Material supplied »
*-*-*

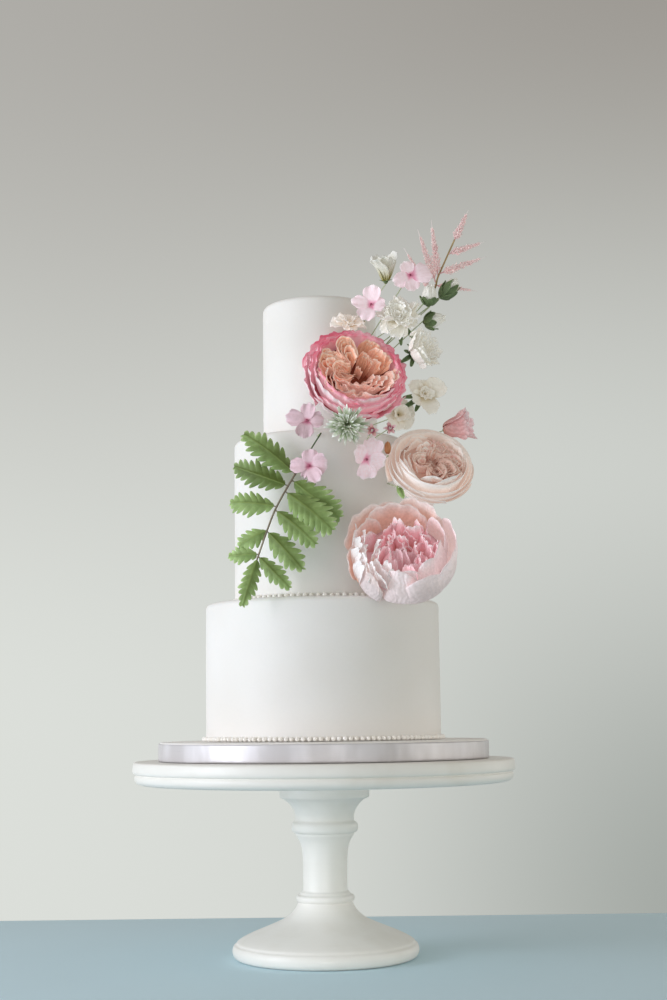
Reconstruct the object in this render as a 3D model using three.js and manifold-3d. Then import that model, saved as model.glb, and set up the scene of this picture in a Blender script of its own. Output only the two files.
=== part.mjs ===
// Three-tier iced cake on a turned stand, with a ribboned board, a posy of sugar flowers
// and a spray of sugar leaves. Millimetres, +Z up, flowers on the -Y side.
// The origin is on the underside of the stand's foot, on the cake's axis.
import * as THREE from 'three';
import { mergeVertices } from 'three/addons/utils/BufferGeometryUtils.js';
import Module from 'manifold-3d';

const wasm = await Module();
wasm.setup();

const TURN = Math.PI * 2;
const CLEARANCE = 0.3; // air between neighbouring pieces

// ---- driving sizes -------------------------------------------------------------------
const STAND = {
  footRadius: 79.8,
  columnRadius: 18.8,
  flangeRadius: 39,
  height: 145.7,
  plateRadius: 164.3,
  plateUnderside: 146,
  plateTop: 166.2,
};
const BOARD = { radius: 141.2, foot: 166.5, top: 182.5, edge: 1.6 };
const RIBBON = { inner: 141.5, outer: 142.3, foot: 166.8, top: 181.2 };
const TIERS = {
  bottom: { radius: 101.6, foot: 182.8, top: 300.2, beads: 135, sides: 45 },
  middle: { radius: 76.4, foot: 300.5, top: 443, beads: 90, sides: 36 },
  top: { radius: 50.6, foot: 443.3, top: 566, beads: 60, sides: 36 },
};
const TIER_EDGE = 4.5; // rounding of each tier's upper edge
const BEAD = { size: 4, proud: 3.9, valley: 0.9 };
const WIRE_RADIUS = 0.8;

// ---- small helpers -------------------------------------------------------------------

/** Repeatable value from 0 to 1 for a piece number and a draw number. */
function draw(seed, index) {
  const value = Math.sin(seed * 12.9898 + index * 78.233) * 43758.5453;
  return value - Math.floor(value);
}

/** Repeatable value from -1 to 1. */
function sway(seed, index) {
  return 2 * draw(seed, index) - 1;
}

/** Blend from a to b. */
function mix(a, b, t) {
  return a + (b - a) * t;
}

/** Indexed geometry from a list of points and a list of vertex triples. */
function geometryOf(points, faces) {
  const geometry = new THREE.BufferGeometry();
  geometry.setAttribute('position', new THREE.Float32BufferAttribute(points.flat(), 3));
  geometry.setIndex(faces.flat());
  return mergeVertices(geometry, 1e-4);
}

/** Manifold solid of an indexed geometry. */
function solidOf(geometry) {
  const mesh = new wasm.Mesh({
    numProp: 3,
    vertProperties: new Float32Array(geometry.attributes.position.array),
    triVerts: new Uint32Array(geometry.index.array),
  });
  return new wasm.Manifold(mesh);
}

/** Signed volume of a closed set of triangles. */
function volumeOf(positions, triangles) {
  const corner = (k) => new THREE.Vector3().fromArray(positions, 3 * k);
  return triangles.reduce((sum, [a, b, c]) => sum + corner(a).dot(corner(b).cross(corner(c))) / 6, 0);
}

/** Outer skin of a joined solid: pockets closed in by its petals are filled. */
function outerSkin(positions, index) {
  const owner = Array.from({ length: positions.length / 3 }, (unused, k) => k);
  const root = (k) => {
    let at = k;
    while (owner[at] !== at) {
      owner[at] = owner[owner[at]];
      at = owner[at];
    }
    return at;
  };
  for (let k = 0; k < index.length; k += 3) {
    owner[root(index[k + 1])] = root(index[k]);
    owner[root(index[k + 2])] = root(index[k]);
  }
  const shells = new Map();
  for (let k = 0; k < index.length; k += 3) {
    const key = root(index[k]);
    if (!shells.has(key)) shells.set(key, []);
    shells.get(key).push([index[k], index[k + 1], index[k + 2]]);
  }
  const sized = [...shells.values()].map((faces) => ({ faces, volume: volumeOf(positions, faces) }));
  const solids = sized.filter((shell) => shell.volume > 0);
  if (solids.length !== 1) throw new Error(`${solids.length} separate bodies where one is meant`);
  return solids[0].faces.flat();
}

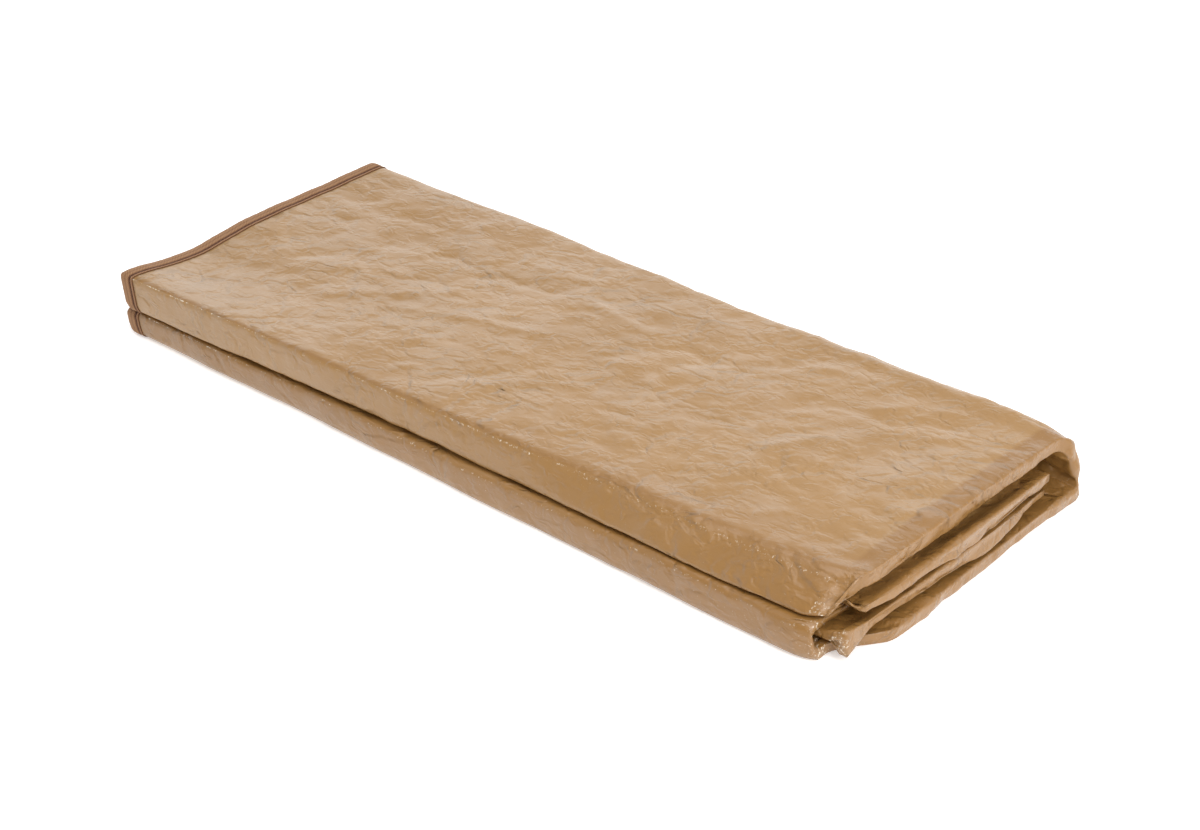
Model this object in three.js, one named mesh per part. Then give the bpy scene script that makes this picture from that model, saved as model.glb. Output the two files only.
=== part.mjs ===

*-*-*

Problem details »
Reproduce the final stretch of the data above: every line from the one holding "Model this object" through the end, inclusive, exactly as written and nothing else.

Final answer »
Model this object in three.js, one named mesh per part. Then give the bpy scene script that makes this picture from that model, saved as model.glb. Output the two files only.
=== part.mjs ===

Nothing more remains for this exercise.